Good study takes us to dozens of other chapters and verses on the pages of Scripture.  What we ultimately learn about God’s forgiveness is that Jesus’ sacrificial death on Good Friday erased all our debt sheets – even of the sins that have brought us the deepest shame, and about which we have never breathed a word to another human being.  But as we abandon ourselves to Jesus, we enter a relationship that can never be broken.  He will never let us go.  It’s as if our worst soul-staining moments never happened.  This is why the Good News is such good news.

So what’s happening when we confess our sins to God, and when we pray this part of the Lord’s Prayer?   

We’re not establishing the fact of our relationship with Christ.  That’s already been settled.  Instead, we’re repairing and restoring our personal experience of God’s gracious presence.   

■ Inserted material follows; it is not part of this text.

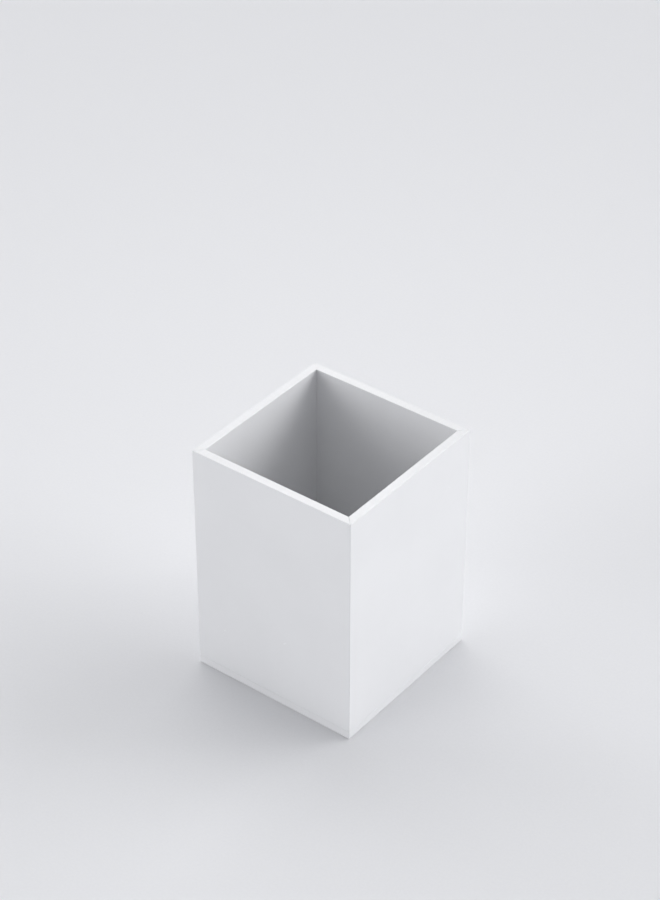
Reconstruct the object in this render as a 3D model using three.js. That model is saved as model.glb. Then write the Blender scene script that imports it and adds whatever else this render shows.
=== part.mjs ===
// A square desk cup for pens, open at the top, made from flat sheet.
//
// Four wall panels stand on a base plate as wide as the cup. The panels are mitred
// at 45 degrees, so their joints run down the corners and cross the rim diagonally.
// The base plate's edge shows all round under the walls, with one level seam above it.
// The cup stands flat on the base plate's underside.
//
// Millimetres, +Z up. The origin is the middle of the footprint, on the desk.
// The front faces -Y and the right side faces +X.

import * as THREE from 'three';

// Driving dimensions

const CUP_WIDTH = 75; // outside, the same both ways
const SHEET = 3.5; // thickness of the walls and of the base plate
const WALL_HEIGHT = 101; // from the base plate's top to the rim

// Half widths of the square outlines

const OUTSIDE = CUP_WIDTH / 2;
const INSIDE = OUTSIDE - SHEET;

// Each side's name, with the quarter turns that take a panel from the front to it

const SIDES = [
  ['front', 0],
  ['right', 1],
  ['back', 2],
  ['left', 3],
];

/** Polished opaque white acrylic. */
function whiteAcrylic() {
  return new THREE.MeshStandardMaterial({ color: 0xeff0f3, roughness: 0.15, metalness: 0 });
}

/** A closed outline through the given points, each as [x, y]. */
function outlineThrough(points) {
  return new THREE.Shape(points.map(([x, y]) => new THREE.Vector2(x, y)));
}

/** A flat piece of sheet or a panel: an upright prism on the given outline. */
function prism(points, height) {
  return new THREE.ExtrudeGeometry(outlineThrough(points), { depth: height, bevelEnabled: false });
}

/** One wall panel. Seen from above it is a trapezoid, longer outside by a mitre at each end. */
function makeWall(side, quarterTurns) {
  const outline = [
    [-OUTSIDE, -OUTSIDE],
    [OUTSIDE, -OUTSIDE],
    [INSIDE, -INSIDE],
    [-INSIDE, -INSIDE],
  ];
  const wall = new THREE.Mesh(prism(outline, WALL_HEIGHT), whiteAcrylic());
  wall.name = `wall_${side}`;
  wall.position.z = SHEET; // on the base plate
  wall.rotation.z = (quarterTurns * Math.PI) / 2;
  return wall;
}

/** The square plate that the walls stand on. */
function makeBasePlate() {
  const outline = [
    [-OUTSIDE, -OUTSIDE],
    [OUTSIDE, -OUTSIDE],
    [OUTSIDE, OUTSIDE],
    [-OUTSIDE, OUTSIDE],
  ];
  const plate = new THREE.Mesh(prism(outline, SHEET), whiteAcrylic());
  plate.name = 'base_plate';
  return plate;
}

const walls = new THREE.Group();
for (const [side, quarterTurns] of SIDES) {
  walls.add(makeWall(side, quarterTurns));
}

const penCup = new THREE.Group();
penCup.add(makeBasePlate(), walls);

export default penCup;
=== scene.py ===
"""Looks for a square pen cup of polished white acrylic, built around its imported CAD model.

The CAD gives each panel's box. Here each panel is lofted again from its real cross-section, with
broken edges, mitred ends, a hairline bond line and a small fillet of cement inside the joints.
Everything is in metres, +Z up, in the CAD model's frame.
"""

import math

import bmesh
import bpy
from mathutils import Matrix, Vector


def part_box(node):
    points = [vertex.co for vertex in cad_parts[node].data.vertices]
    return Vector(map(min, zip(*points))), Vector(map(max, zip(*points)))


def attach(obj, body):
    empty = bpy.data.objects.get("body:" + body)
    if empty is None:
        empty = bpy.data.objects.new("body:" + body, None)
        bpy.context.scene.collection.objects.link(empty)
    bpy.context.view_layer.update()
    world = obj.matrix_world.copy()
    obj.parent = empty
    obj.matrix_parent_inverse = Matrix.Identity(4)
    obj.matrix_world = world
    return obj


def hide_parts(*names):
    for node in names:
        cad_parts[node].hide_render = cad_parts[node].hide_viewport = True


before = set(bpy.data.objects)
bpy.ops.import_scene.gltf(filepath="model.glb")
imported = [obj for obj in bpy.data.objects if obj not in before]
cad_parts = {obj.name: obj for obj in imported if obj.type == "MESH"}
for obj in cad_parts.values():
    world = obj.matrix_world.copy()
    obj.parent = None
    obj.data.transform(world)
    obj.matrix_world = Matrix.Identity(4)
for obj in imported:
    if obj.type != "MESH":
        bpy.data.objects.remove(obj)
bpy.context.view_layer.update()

MM = 0.001

# Edge details of the panels and plate

RIM_BREAK = 0.18 * MM  # rounding of the rim's long edges
WALL_FOOT_BREAK = 0.27 * MM  # rounding of the walls' lower edges, above the seam
PLATE_TOP_BREAK = 0.12 * MM  # rounding of the base plate's upper edge, below the seam
PLATE_FOOT_RISE = 0.2 * MM  # the buffed lower edge of the base plate: how high it curves up
PLATE_FOOT_RUN = 1.5 * MM  # and how far in under the plate it starts
CORNER_BREAK = 0.12 * MM  # rounding down the cup's outside corners
CEMENT_FILLET = 0.4 * MM  # radius of the cement left in the inside corners
ARC_STEPS = 5  # straight steps in each quarter or eighth of a circle

# The camera, as the lens sees the cup

CAMERA_AZIMUTH = math.radians(37.76)  # from the front towards the right
CAMERA_ELEVATION = math.radians(35.94)
CAMERA_DISTANCE = 979.8 * MM  # from the point that the lens is aimed at
AIM_HEIGHT = 52.5 * MM  # of the point on the cup's axis that the aim is measured from
AIM_RAISED = 38.31 * MM  # square to the line of sight
AIM_LEFT = 0.72 * MM
LENS_MM = 100.36
SENSOR_MM = 36.0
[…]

When I see a childlike drawing in bright red Magic Marker on my wall, and notice the red smudges on my little one’s fingers, I will ask, “Did you draw on the wall with those markers?”  “No, it wasn’t me!” says the child, looking away.  At this moment there is perfect clarity about reality.  I know what has happened.  The child also knows what has happened.  But there remains a barrier between us.

The barrier isn’t crossed by sharing new information, as if that were even necessary.  What brings us back together is a humble, maybe fearful, perhaps even tearful admission: “Yes, I did it!” 

And my heart melts.  Magic Marker drawings are annoying.  But such problems are easily addressed.  The far greater potential problem is a relationship that falls short of being fueled by the dynamics of heartfelt trust and heartfelt forgiveness – the very miracles of love that God wants us to experience with him every day. 

When you offer the Lord’s Prayer, it’s OK to use whatever vocabulary suits you best – the T-word, the D-word, or the S-word.

They all, in the end, take us to the same place:  “Lord, I’ve let you down.  You know it and I know it.  Please restore to me the deepest experience of your love and grace.”

Before those words are off your lips, he will already have you in his arms.